America passes a grim milestone: 100,000 confirmed COVID-19 deaths

The United States has officially reached a heartbreaking milestone in the coronavirus pandemic.

As of Wednesday, more than 100,000 deaths from COVID-19 have been reported in the U.S., according to the Johns Hopkins Coronavirus Resource Center.

Experts expected the U.S. would hit the milestone this week, and in anticipation of the number, The New York Times recently published an unforgettable front page filled with the names of victims of the pandemic, representing just a small portion of the "incalculable loss." The U.S. passed 50,000 confirmed coronavirus deaths on April 24.

In March, the White House had warned that the U.S. might be facing between 100,000 and 200,000 coronavirus deaths even if Americans did everything "almost perfectly," as Dr. Deborah Birx said, although President Trump in April suggested the death toll could be between 50,000 and 60,000. Later, Trump said "we're going to lose" up to 100,000 people total.
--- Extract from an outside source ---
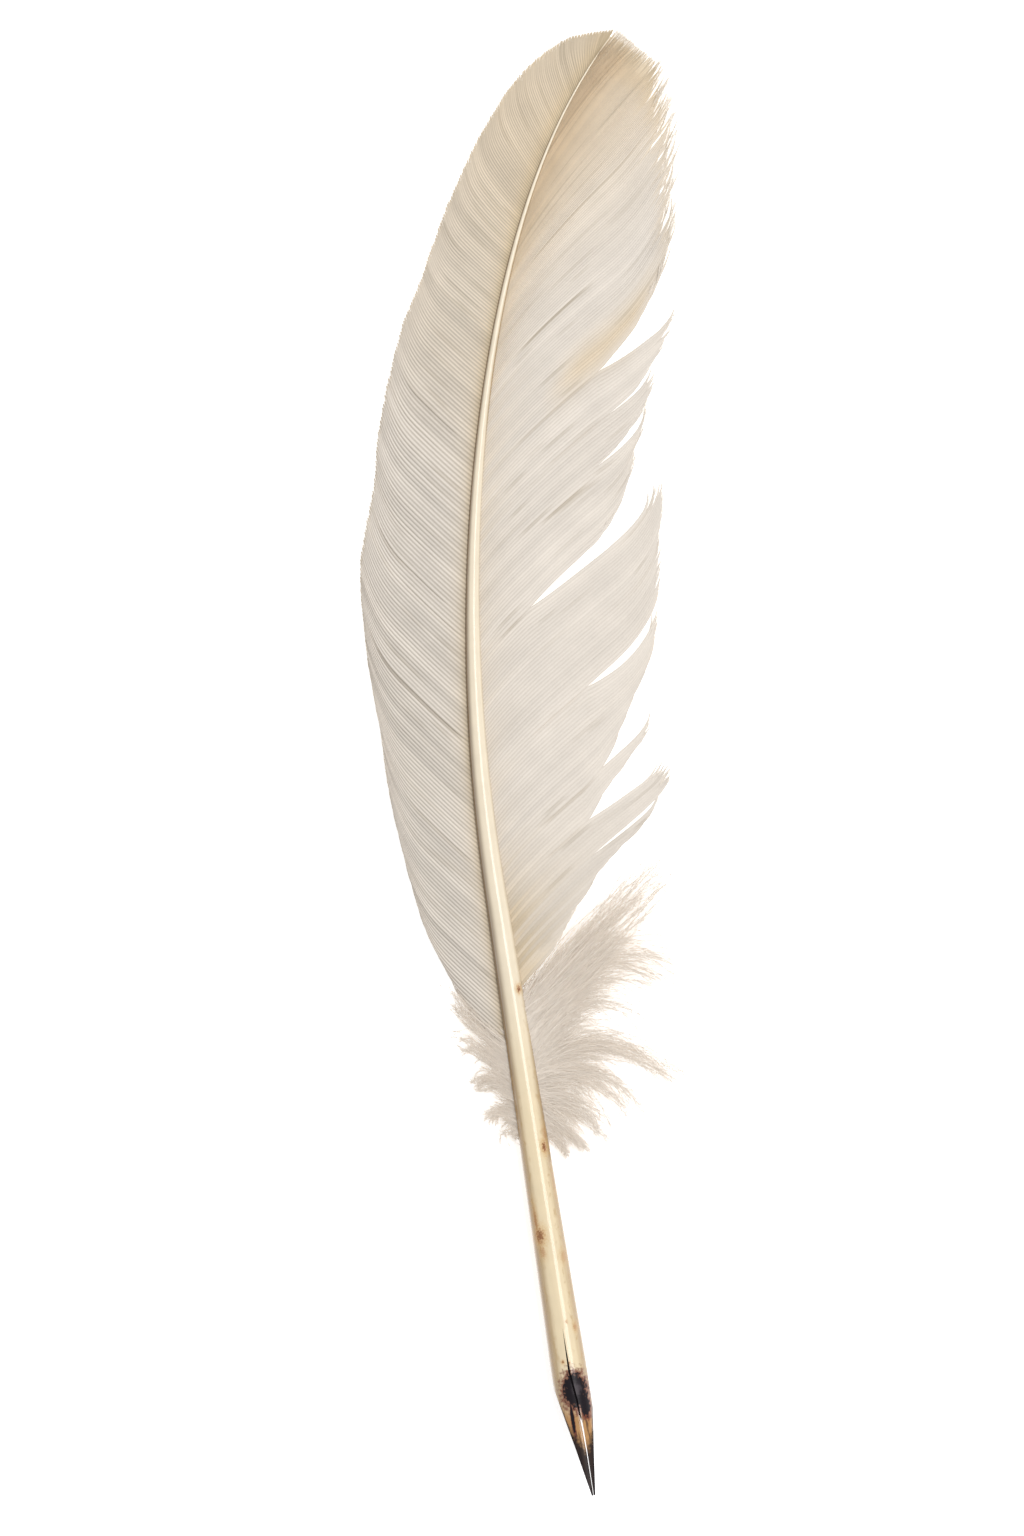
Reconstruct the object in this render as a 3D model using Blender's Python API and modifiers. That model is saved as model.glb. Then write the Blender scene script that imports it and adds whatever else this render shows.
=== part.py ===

Reported cases and hospitalizations are still on the upswing in many states.

Every U.S. state has now begun the process of reopening their economies, even as the number of confirmed COVID-19 cases in the country stands at over 1.6 million. Experts have cautioned there may be a second wave of cases in the fall, although Dr. Anthony Fauci, the director of the National Institute of Allergy and Infectious Diseases, said Wednesday that this is "not inevitable." Fauci previously told Congress that the United States' coronavirus death toll is likely higher than has been reported.